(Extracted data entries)
###
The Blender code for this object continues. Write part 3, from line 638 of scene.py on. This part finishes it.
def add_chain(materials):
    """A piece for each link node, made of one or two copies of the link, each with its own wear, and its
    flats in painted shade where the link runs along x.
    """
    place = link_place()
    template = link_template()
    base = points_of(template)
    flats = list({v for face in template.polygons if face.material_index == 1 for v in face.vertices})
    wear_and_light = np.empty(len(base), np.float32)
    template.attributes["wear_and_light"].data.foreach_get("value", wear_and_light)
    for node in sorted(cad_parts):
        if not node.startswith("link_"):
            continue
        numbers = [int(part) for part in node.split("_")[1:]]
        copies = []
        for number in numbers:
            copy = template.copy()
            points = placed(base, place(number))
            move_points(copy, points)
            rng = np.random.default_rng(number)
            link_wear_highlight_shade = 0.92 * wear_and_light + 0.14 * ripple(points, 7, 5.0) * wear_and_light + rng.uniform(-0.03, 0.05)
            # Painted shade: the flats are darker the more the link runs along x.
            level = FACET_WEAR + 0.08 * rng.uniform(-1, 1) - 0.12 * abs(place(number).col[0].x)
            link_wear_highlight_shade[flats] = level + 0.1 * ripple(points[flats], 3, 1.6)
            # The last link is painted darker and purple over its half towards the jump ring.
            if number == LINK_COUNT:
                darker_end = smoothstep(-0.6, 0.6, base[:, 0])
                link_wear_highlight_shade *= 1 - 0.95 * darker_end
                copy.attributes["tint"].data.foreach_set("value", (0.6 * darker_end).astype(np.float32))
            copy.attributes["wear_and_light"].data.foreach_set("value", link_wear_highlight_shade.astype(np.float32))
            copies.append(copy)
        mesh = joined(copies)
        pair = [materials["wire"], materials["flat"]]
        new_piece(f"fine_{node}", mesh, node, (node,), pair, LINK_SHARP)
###
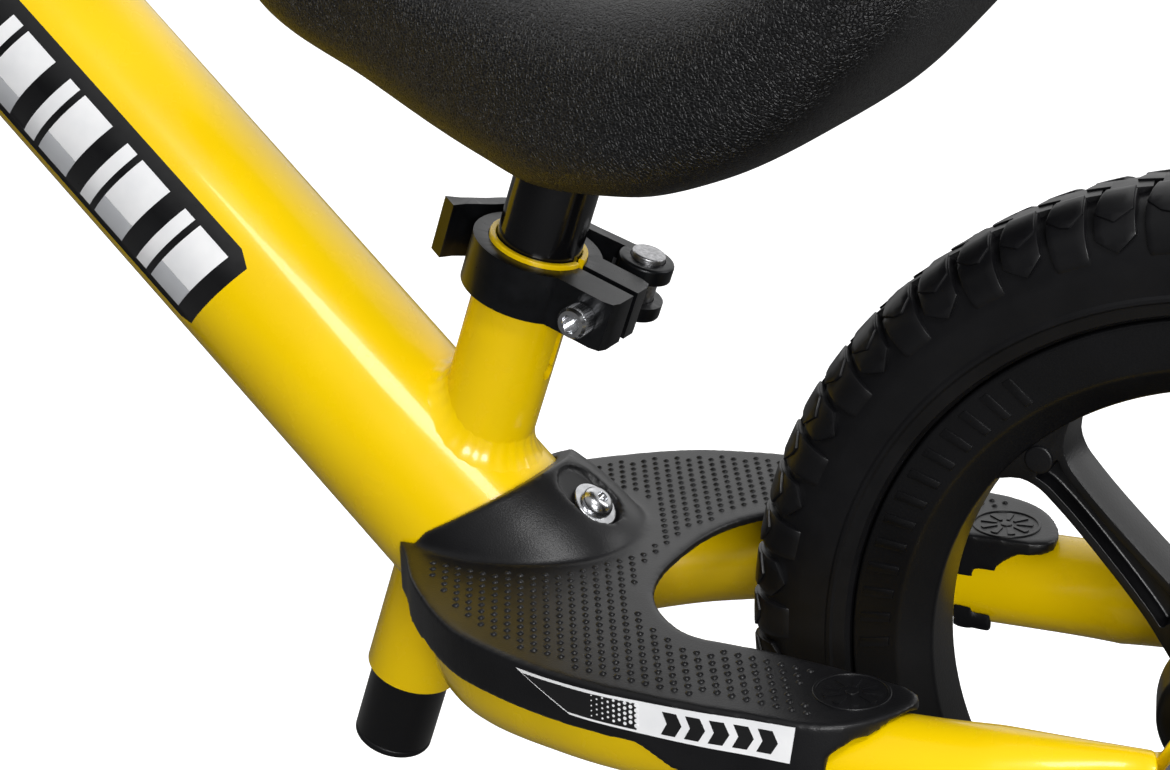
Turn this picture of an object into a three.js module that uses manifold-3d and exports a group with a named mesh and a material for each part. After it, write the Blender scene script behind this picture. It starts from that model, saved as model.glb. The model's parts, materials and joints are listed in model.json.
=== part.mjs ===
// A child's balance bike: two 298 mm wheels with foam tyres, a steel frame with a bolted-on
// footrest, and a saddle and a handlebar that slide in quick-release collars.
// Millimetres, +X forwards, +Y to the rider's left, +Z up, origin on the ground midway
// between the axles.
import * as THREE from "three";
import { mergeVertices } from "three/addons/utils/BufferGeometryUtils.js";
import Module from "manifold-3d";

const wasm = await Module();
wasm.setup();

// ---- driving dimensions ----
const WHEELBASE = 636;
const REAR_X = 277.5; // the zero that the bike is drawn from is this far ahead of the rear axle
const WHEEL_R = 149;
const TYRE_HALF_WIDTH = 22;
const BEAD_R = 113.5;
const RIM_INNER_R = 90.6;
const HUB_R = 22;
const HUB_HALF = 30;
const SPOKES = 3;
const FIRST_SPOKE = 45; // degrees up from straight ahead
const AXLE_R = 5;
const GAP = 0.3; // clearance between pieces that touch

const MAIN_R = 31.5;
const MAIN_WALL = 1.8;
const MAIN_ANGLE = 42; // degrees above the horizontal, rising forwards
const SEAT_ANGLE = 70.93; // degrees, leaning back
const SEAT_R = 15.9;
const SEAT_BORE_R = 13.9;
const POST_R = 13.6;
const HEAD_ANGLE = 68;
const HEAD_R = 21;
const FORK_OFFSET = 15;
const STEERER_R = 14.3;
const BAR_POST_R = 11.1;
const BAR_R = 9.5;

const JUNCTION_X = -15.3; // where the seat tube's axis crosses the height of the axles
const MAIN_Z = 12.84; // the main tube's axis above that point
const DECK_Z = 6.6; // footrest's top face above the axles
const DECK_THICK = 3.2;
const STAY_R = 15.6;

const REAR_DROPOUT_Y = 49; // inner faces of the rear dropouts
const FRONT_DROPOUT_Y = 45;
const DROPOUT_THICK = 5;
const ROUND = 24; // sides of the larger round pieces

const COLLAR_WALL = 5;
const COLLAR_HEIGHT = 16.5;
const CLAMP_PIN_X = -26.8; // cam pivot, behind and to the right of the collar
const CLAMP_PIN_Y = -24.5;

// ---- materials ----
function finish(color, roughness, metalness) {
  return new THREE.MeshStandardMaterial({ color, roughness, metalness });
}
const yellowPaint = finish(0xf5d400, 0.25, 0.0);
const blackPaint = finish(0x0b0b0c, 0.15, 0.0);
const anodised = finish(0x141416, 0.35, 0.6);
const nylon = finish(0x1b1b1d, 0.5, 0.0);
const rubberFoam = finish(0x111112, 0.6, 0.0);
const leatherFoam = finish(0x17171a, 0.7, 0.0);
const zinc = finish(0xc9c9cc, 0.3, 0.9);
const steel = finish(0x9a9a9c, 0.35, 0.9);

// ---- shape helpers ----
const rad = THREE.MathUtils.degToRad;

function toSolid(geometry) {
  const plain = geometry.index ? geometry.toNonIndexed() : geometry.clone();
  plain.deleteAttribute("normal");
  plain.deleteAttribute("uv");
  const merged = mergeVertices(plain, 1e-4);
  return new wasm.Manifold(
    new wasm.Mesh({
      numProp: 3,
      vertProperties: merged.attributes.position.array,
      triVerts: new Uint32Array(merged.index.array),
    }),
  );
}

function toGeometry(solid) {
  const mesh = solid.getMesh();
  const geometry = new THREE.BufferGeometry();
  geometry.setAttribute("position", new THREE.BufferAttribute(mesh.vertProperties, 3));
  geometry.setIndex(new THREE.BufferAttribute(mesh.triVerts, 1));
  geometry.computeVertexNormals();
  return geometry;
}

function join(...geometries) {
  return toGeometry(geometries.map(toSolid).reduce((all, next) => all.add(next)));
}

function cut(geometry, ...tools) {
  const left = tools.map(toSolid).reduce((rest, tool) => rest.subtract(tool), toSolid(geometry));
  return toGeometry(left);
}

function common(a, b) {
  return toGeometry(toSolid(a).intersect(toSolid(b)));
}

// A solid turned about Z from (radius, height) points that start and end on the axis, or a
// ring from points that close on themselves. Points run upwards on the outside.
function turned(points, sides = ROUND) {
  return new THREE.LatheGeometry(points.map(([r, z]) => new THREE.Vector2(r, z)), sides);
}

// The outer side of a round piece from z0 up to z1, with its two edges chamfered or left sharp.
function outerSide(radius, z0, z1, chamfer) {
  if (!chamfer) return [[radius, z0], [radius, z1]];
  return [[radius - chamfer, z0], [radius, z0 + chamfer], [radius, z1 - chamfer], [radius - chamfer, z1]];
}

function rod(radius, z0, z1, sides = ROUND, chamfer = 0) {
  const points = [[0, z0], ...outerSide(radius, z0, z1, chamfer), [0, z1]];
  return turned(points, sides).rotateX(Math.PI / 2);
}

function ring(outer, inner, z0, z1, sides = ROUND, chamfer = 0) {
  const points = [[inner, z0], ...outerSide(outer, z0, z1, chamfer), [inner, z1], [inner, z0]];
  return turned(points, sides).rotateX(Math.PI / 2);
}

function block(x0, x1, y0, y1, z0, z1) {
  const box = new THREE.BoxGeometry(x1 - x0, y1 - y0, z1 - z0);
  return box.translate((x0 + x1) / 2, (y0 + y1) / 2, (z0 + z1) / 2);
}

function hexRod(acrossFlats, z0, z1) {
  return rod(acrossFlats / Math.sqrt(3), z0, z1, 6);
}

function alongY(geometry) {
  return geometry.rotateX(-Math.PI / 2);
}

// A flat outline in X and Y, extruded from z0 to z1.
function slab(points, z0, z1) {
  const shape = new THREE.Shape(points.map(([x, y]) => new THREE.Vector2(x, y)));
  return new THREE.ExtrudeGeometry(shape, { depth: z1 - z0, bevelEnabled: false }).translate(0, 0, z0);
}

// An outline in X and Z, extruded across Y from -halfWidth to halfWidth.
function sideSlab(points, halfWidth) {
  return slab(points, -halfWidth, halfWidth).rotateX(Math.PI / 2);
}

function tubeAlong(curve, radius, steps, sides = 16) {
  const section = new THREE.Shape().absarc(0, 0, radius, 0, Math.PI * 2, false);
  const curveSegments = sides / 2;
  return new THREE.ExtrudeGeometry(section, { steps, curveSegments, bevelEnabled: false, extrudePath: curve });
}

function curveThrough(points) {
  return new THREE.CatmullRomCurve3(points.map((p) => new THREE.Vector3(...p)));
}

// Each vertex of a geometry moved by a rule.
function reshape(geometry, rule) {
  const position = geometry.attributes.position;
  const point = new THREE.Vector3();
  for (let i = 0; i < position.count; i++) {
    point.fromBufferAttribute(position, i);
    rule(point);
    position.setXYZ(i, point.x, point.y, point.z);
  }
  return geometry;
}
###
What is being asked
Which lines above contain "that"? Show each of them.

The solution
Turn this picture of an object into a three.js module that uses manifold-3d and exports a group with a named mesh and a material for each part. After it, write the Blender scene script behind this picture. It starts from that model, saved as model.glb. The model's parts, materials and joints are listed in model.json.
// footrest, and a saddle and a handlebar that slide in quick-release collars.
const REAR_X = 277.5; // the zero that the bike is drawn from is this far ahead of the rear axle
const GAP = 0.3; // clearance between pieces that touch
const MAIN_Z = 12.84; // the main tube's axis above that point
// A solid turned about Z from (radius, height) points that start and end on the axis, or a
// ring from points that close on themselves. Points run upwards on the outside.